Problem details ->
Reproduce each line of the listing exactly.

··········

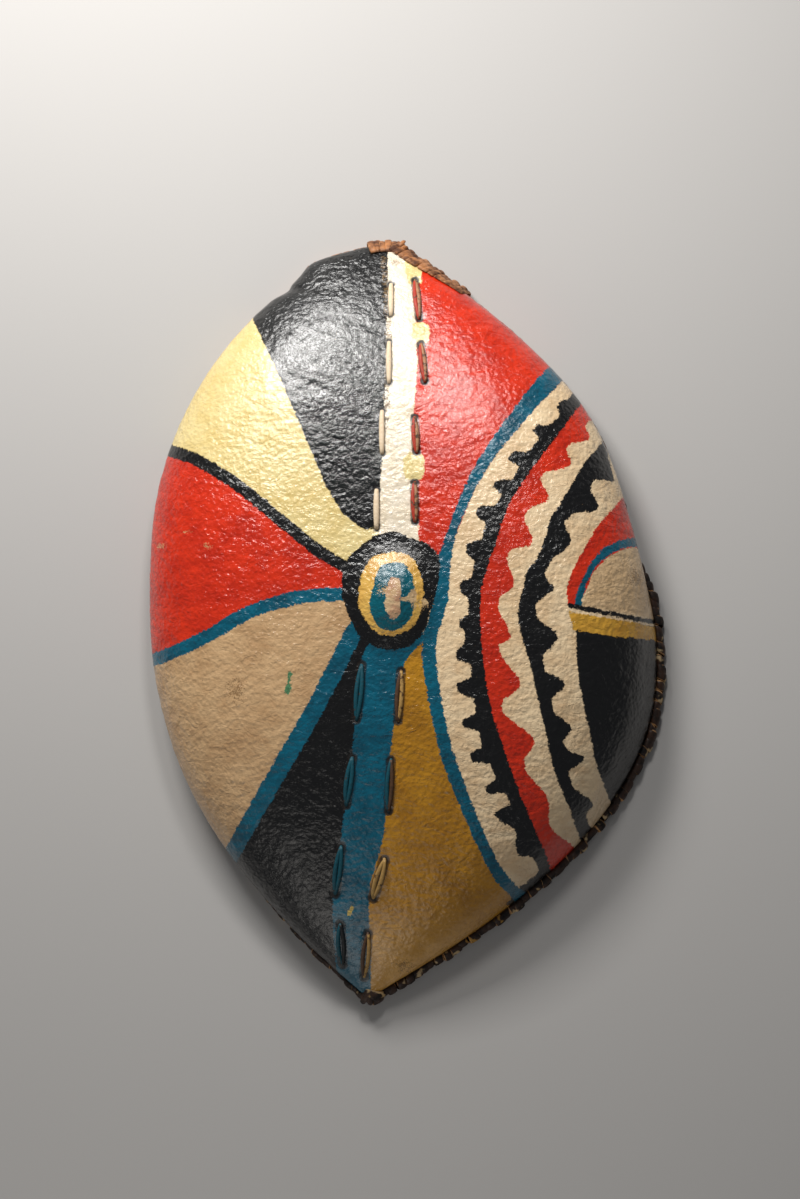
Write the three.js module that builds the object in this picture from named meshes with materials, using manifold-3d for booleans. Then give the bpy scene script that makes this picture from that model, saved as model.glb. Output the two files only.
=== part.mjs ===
import * as THREE from 'three';
import { mergeVertices } from 'three/addons/utils/BufferGeometryUtils.js';
import Module from 'manifold-3d';

// A leaf-shaped hide shield that lies face up on its edge binding, in millimetres.
// X runs across the shield, Y along it to the upper tip, and Z out of the painted face.

const wasm = await Module();
wasm.setup();

// Outline of the hide, seen from the front
const tips = { upper: { x: -29, y: 471 }, lower: { x: -22, y: -469 } };
const sides = {
  left: {
    sign: -1,
    reach: 322.6,
    widestY: 88.7,
    upper: { power: 1.874, end: 0.571, tuck: 10 },
    lower: { power: 2.662, end: 1.008, tuck: 10 },
    swells: [{ y: 445, out: 16.6, spread: 16.8 }, { y: 404.6, out: -6.7, spread: 8 }],
  },
  right: {
    sign: 1,
    reach: 310.4,
    widestY: -62,
    upper: { power: 2.977, end: 1.097, tuck: 6 },
    lower: { power: 1.996, end: 1.038, tuck: -6 },
    swells: [{ y: 151, out: -11.1, spread: 90 }],
  },
};
const swellFade = 40;

// The foot of the wall is tucked in under the dome, or flares out where the tuck is negative
const tuckHeight = 34;
const tuckTurn = { y: 25, length: 140 };
const tuckFade = 6;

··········

The reply ->
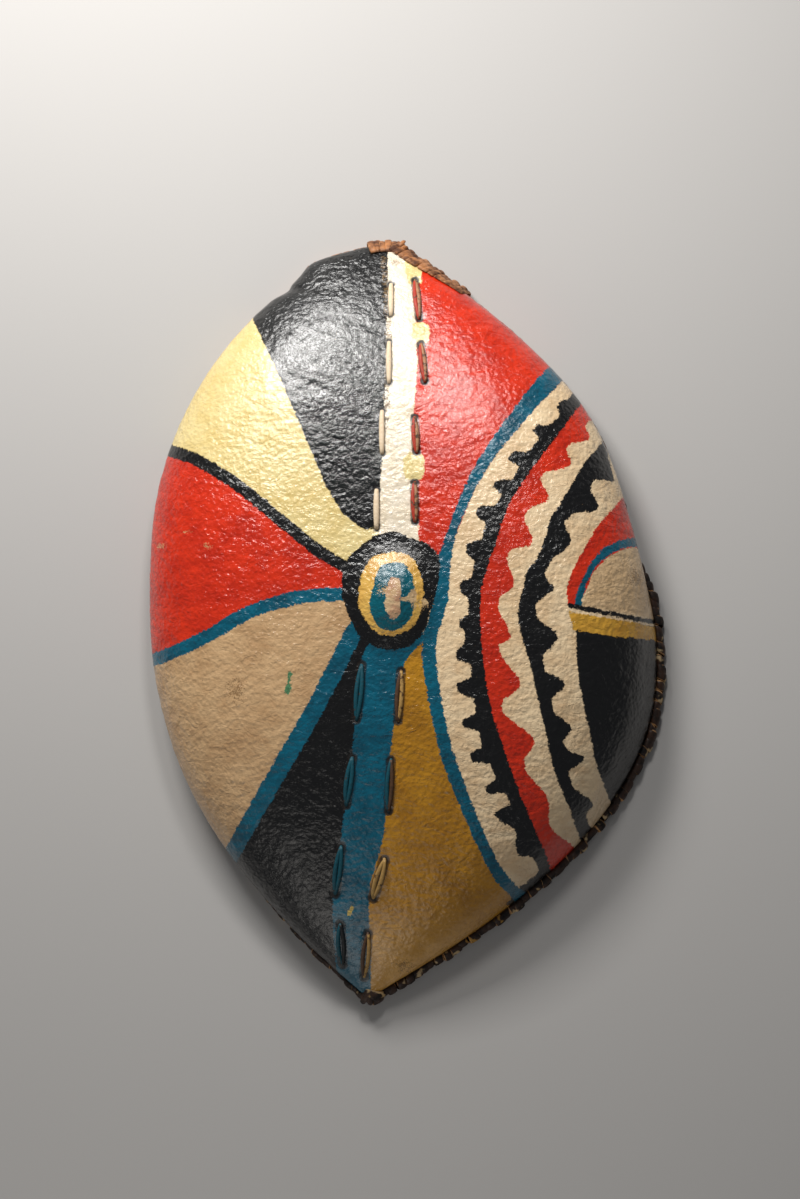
Write the three.js module that builds the object in this picture from named meshes with materials, using manifold-3d for booleans. Then give the bpy scene script that makes this picture from that model, saved as model.glb. Output the two files only.
=== part.mjs ===
import * as THREE from 'three';
import { mergeVertices } from 'three/addons/utils/BufferGeometryUtils.js';
import Module from 'manifold-3d';

// A leaf-shaped hide shield that lies face up on its edge binding, in millimetres.
// X runs across the shield, Y along it to the upper tip, and Z out of the painted face.

const wasm = await Module();
wasm.setup();

// Outline of the hide, seen from the front
const tips = { upper: { x: -29, y: 471 }, lower: { x: -22, y: -469 } };
const sides = {
  left: {
    sign: -1,
    reach: 322.6,
    widestY: 88.7,
    upper: { power: 1.874, end: 0.571, tuck: 10 },
    lower: { power: 2.662, end: 1.008, tuck: 10 },
    swells: [{ y: 445, out: 16.6, spread: 16.8 }, { y: 404.6, out: -6.7, spread: 8 }],
  },
  right: {
    sign: 1,
    reach: 310.4,
    widestY: -62,
    upper: { power: 2.977, end: 1.097, tuck: 6 },
    lower: { power: 1.996, end: 1.038, tuck: -6 },
    swells: [{ y: 151, out: -11.1, spread: 90 }],
  },
};
const swellFade = 40;

// The foot of the wall is tucked in under the dome, or flares out where the tuck is negative
const tuckHeight = 34;
const tuckTurn = { y: 25, length: 140 };
const tuckFade = 6;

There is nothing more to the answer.